There were owls which called at night. I once found one sitting on a fence post when I closed a gate late at night. I don’t know who got the biggest fright, him or me. But he flew off on silent wings, with only a single protesting ‘whoo’. His relatives, a family of tawny frogmouths, lived in a clump of trees near the swamp. If you stood underneath, you might, if you looked very hard, identify a broken branch whose eyes followed you as you moved around.

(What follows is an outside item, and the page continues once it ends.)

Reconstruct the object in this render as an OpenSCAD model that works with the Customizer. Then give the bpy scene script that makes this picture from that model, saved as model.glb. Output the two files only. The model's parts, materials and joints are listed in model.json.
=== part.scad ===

A satin bower-bird sometimes visited the garden. He stole the Ricketts Blue bags from the laundry trolley to decorate his bower. During summer, we occasionally saw ‘dollar’ birds visiting from the tropics. They had round pale circles under each wing. Late in summer, we sometimes heard the ‘storm bird’ — the channel-billed cuckoo — in the orchard at night. He spent the day sheltering in the orange trees, reluctant to move unless I shook the branches. Even then, he’d only fly into the next tree. His cousin, the pallid cuckoo, called his plaintive trill of rising notes, whenever I ventured a few hundred meters away from the house. Hearing a cuckoo’s call makes me homesick today.
There were 2 types of pigeons, bronze-wings, and topknots, but I saw them less often. And I would hear the kookaburras in the back paddocks. Pink and grey galahs sometimes came to the house, and I could watch them playing, as they slid down the sloping wires anchoring the clothes-line posts. But I always heard their screeches before I saw them. And there were wood ducks near the creek. Max once trapped a family of ducklings walking near the water. They lived with the chooks until their feathers grew, and they flew away into the bush.
I know there were more types of Australian birdlife on our farm, but because I saw them infrequently, their names escape my memory now.